Tirs supplémentaires :
États-Unis : Parisé (manqué), Kassel (arrêté)
Finlande : T. Ruutu (arrêté), Lehtinen (réussi)
 

États-Unis

Attaquants :
Lee Stempniak - Zach Parisé - David Backes (+1, 2')
Adam Hall (2') - Paul Stastny (-1, 2') - Erik Cole (A, -1)
Chad Larose - Phil Kessel - Brandon Bochenski (-1)
Nathan Davis - Tobias Petersen (+1) - Tyler Arnason (+1)

Défenseurs :
Ryan Suter (-1) - Matt Greene (2')
Keith Ballard (+1, 10') - Brian Pothier (A, +1)
Andrew Alberts (2') - Andrew Hutchinson (-1)
Erik Johnson

Gardien :
John Grahame

Remplaçants : Jason Bacashihua (G), Jack Johnson.

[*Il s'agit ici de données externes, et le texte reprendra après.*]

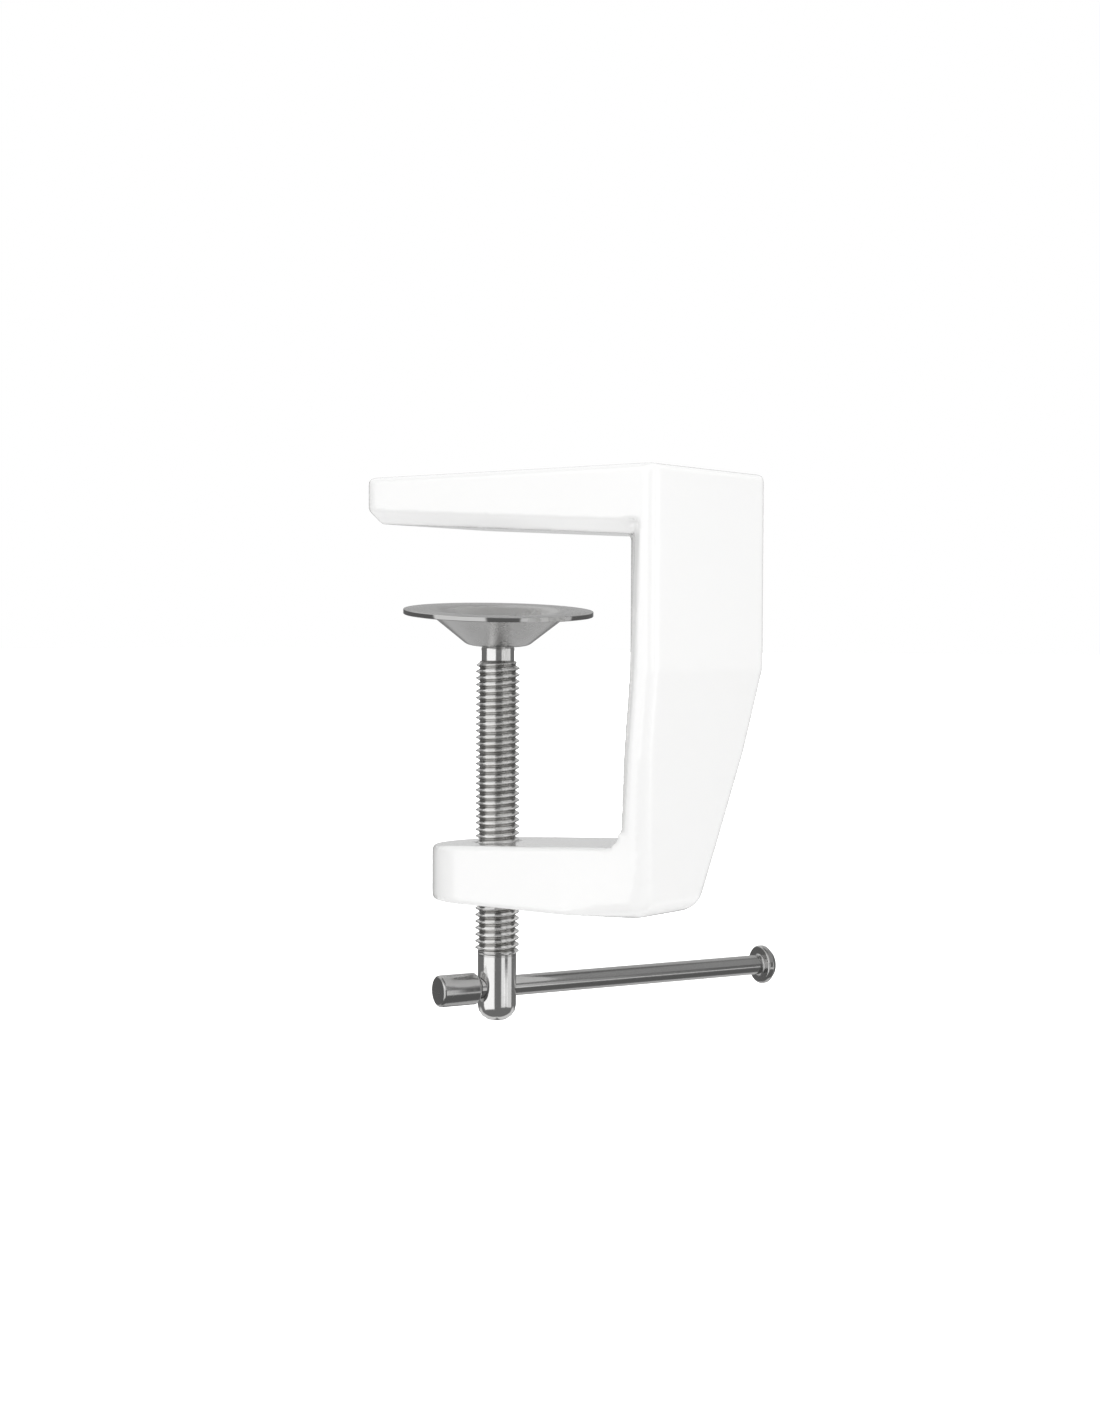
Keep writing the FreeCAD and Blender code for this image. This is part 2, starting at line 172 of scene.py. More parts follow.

Absents : Cory Schneider (G), Chris Clark (contusion à la jambe).

Finlande

Attaquants :
Ville Peltonen (C, -1) - Jari Viuhkola (-1) - Jere Lehtinen (-2)
Tomi Kallio (+1) - Mikko Koivu (+1) - Tuomo Ruutu (+1)
Antti Miettinen (+1) - Niko Kapanen - Jukka Hentunen (+1)
Sean Bergenheim - Mika Pyörälä - Jarkko Ruutu (A)

Défenseurs :
Lasse Kukkonen - Petteri Nummelin (A)
Pekka Saravo - Jukka-Pekka Laamanen (-1, 4')
Aki-Petteri Berg (4') - Toni Söderholm

Gardien :
Kari Lehtonen

Remplaçants : Fredrik Norrena (G), Timo Pärssinen, Petri Kontiola. Absents : Sinuhe Wallinheimo (G), Tuukka Mäntylä (genou).